» Material provided:
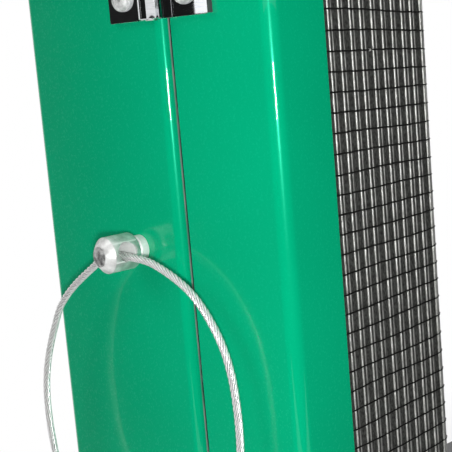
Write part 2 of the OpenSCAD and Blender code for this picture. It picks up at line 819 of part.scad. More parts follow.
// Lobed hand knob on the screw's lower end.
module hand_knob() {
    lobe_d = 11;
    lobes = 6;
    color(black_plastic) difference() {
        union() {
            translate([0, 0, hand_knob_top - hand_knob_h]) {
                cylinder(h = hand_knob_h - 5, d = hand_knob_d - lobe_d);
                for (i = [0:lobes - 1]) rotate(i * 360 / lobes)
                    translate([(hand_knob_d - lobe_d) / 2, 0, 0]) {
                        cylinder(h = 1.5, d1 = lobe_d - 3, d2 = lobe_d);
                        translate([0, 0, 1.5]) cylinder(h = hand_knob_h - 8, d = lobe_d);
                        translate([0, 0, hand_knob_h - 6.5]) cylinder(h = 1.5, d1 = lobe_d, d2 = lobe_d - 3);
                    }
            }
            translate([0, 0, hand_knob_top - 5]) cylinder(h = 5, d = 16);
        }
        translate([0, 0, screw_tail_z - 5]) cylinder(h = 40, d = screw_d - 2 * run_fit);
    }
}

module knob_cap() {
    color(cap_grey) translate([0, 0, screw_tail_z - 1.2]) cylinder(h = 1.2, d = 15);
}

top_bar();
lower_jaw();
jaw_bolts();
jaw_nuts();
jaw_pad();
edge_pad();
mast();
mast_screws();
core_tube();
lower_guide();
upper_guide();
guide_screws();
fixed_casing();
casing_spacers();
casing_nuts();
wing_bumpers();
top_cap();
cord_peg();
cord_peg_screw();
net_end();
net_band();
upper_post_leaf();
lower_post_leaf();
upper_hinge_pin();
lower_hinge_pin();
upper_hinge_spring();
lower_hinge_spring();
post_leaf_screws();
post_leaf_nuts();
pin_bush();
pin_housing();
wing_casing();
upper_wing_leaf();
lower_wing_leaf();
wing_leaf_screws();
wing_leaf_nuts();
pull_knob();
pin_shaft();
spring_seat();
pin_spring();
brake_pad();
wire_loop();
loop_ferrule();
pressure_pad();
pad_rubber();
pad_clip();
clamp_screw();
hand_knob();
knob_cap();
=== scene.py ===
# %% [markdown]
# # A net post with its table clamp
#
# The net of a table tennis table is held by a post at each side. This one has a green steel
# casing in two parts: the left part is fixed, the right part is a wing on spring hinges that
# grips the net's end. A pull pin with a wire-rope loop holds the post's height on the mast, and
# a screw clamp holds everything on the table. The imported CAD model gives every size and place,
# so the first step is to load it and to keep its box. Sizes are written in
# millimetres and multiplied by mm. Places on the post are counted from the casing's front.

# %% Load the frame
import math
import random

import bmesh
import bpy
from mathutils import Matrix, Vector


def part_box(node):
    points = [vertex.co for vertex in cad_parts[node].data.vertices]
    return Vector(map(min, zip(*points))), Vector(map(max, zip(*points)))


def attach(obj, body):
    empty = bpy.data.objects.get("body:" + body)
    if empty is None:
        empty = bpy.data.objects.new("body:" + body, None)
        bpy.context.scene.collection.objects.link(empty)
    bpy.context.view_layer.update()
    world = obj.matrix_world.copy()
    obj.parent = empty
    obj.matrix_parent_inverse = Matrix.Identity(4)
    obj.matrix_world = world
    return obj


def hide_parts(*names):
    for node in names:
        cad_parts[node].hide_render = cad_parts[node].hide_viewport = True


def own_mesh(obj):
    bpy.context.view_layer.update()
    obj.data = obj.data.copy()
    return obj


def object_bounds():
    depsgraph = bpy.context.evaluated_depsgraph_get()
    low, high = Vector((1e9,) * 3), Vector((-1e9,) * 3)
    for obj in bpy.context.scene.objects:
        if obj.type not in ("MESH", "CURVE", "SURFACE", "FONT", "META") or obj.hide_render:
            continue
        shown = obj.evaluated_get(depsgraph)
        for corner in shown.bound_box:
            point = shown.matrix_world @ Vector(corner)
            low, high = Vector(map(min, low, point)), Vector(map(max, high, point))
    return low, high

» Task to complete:
Within the listing above, the range opens at the line with "points = [vertex.co" and closes at the line with "point = shown.matrix_world". Reproduce exactly the lines of that range, including both ends.

» Exercise output:
    points = [vertex.co for vertex in cad_parts[node].data.vertices]
    return Vector(map(min, zip(*points))), Vector(map(max, zip(*points)))


def attach(obj, body):
    empty = bpy.data.objects.get("body:" + body)
    if empty is None:
        empty = bpy.data.objects.new("body:" + body, None)
        bpy.context.scene.collection.objects.link(empty)
    bpy.context.view_layer.update()
    world = obj.matrix_world.copy()
    obj.parent = empty
    obj.matrix_parent_inverse = Matrix.Identity(4)
    obj.matrix_world = world
    return obj


def hide_parts(*names):
    for node in names:
        cad_parts[node].hide_render = cad_parts[node].hide_viewport = True


def own_mesh(obj):
    bpy.context.view_layer.update()
    obj.data = obj.data.copy()
    return obj


def object_bounds():
    depsgraph = bpy.context.evaluated_depsgraph_get()
    low, high = Vector((1e9,) * 3), Vector((-1e9,) * 3)
    for obj in bpy.context.scene.objects:
        if obj.type not in ("MESH", "CURVE", "SURFACE", "FONT", "META") or obj.hide_render:
            continue
        shown = obj.evaluated_get(depsgraph)
        for corner in shown.bound_box:
            point = shown.matrix_world @ Vector(corner)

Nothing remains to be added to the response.